Cosco Shipping Holdings Ltd (中遠海運控股) agreed to buy Orient Overseas (International) Ltd (OOIL, 東方海外國際) for US$6.3 billion in cash, creating the world’s third-largest container shipping company as the industry shrinks after years of losses and overcapacity.
Cosco, China’s biggest container carrier, is to pay shareholders of Hong Kong’s No. 1 box mover HK$78.67 per share, a 31 percent premium over the stock’s closing price on Friday, it said in an exchange filing on Sunday.
The Tung (董) family, which controls Orient Overseas, has accepted the offer that still needs regulatory approvals and consent from Cosco’s investors.
The combined entity is to only lag behind A.P. Moller-Maersk A/S and Mediterranean Shipping Co by capacity as container lines from Denmark to Japan pursue acquisitions, and become bigger amid a plunge in rates to move toys and computers.
Too many ships and companies chasing the same trade led to a collapse in freight rates and burgeoning losses, factors that pushed Hanjin Shipping Co into bankruptcy last year, stranding cargo ahead of the holiday season.
“This looks like a happy ending for both parties,” said Han Ning, China director for Drewry Shipping Consultants Ltd. “Cosco can benefit from OOCL’s [a subsidiary of OOIL] strong presence on routes from the Far East to Australia and to the US. The company’s operational efficiency has long been admired by outsiders as well.”
The combined entity is to operate more than 400 vessels with capacity exceeding 2.9 million 20-foot equivalent units, including order book.
Cosco has a market share of 8.4 percent while Orient Overseas has 3.2 percent, according to Alphaliner.
Their combined 11.6 percent share would make the merged entity the third-biggest container-shipping company, overtaking CMA CGM with 11.2 percent, according to the shipping data provider.
Former Hong Kong chief executive Tung Chee-hwa’s (董建華) family controls Orient Overseas with a stake of about 69 percent.
Shares of the company have rallied nearly 90 percent this year in Hong Kong, boosting its market value to US$4.8 billion. The advance compares with a 15 percent gain in the benchmark Hang Seng Index.
If the offer is accepted in full by the rest of the shareholders, Cosco and its unit would have to pay a total of about HK$49.2 billion (US$6.3 billion) to close the transaction, they said.
“This decision has been carefully considered and we believe it helps ensure the future success of OOIL,” Orient Overseas chief executive Andy Tung (董立均) said in a statement. “We are confident that Cosco Shipping Holdings is the right partner for us.”

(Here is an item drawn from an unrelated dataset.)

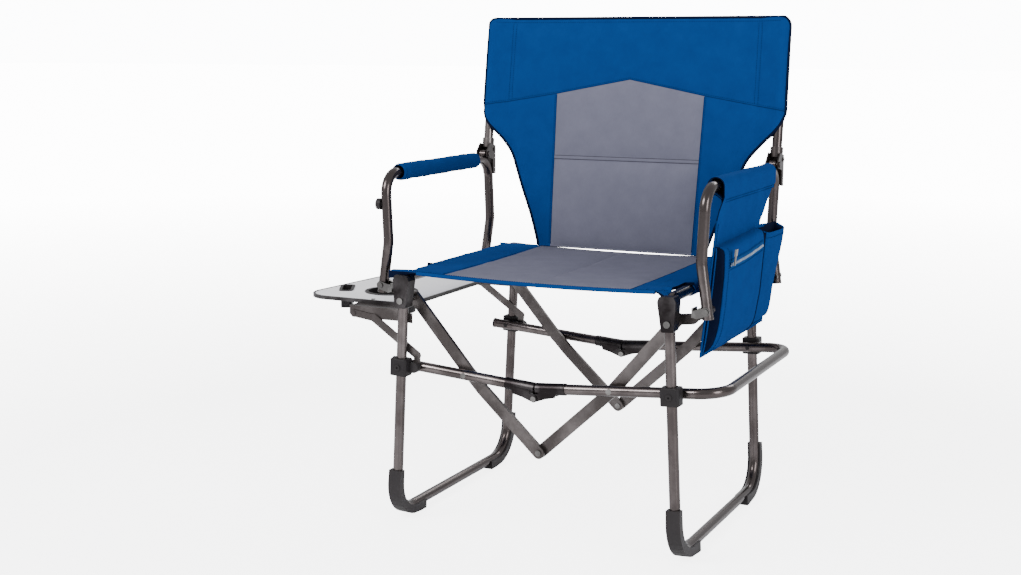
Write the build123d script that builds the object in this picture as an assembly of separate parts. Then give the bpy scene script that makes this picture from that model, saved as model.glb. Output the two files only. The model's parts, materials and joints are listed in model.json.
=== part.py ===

On completion of the deal, Cosco Shipping is to hold 90.1 percent of Orient Overseas, while Shanghai International Port is to hold 9.9 percent.
The buyers plan to keep the shares of Orient Overseas listed after the closing of the offer and commit to retain all employees and their benefits, they said.
The heads of Maersk and Hyundai Merchant Marine Co have said that Asian container lines are set for further consolidation this year as firms join forces to cut costs and improve efficiency.
After Hanjin’s collapse, freight rates have been recovering.
The global container industry has been in turmoil since the 2008 financial crisis brought trade to its knees.
South Korea’s biggest container-shipping line Hanjin filed for bankruptcy protection last year while Maersk restructured its operations.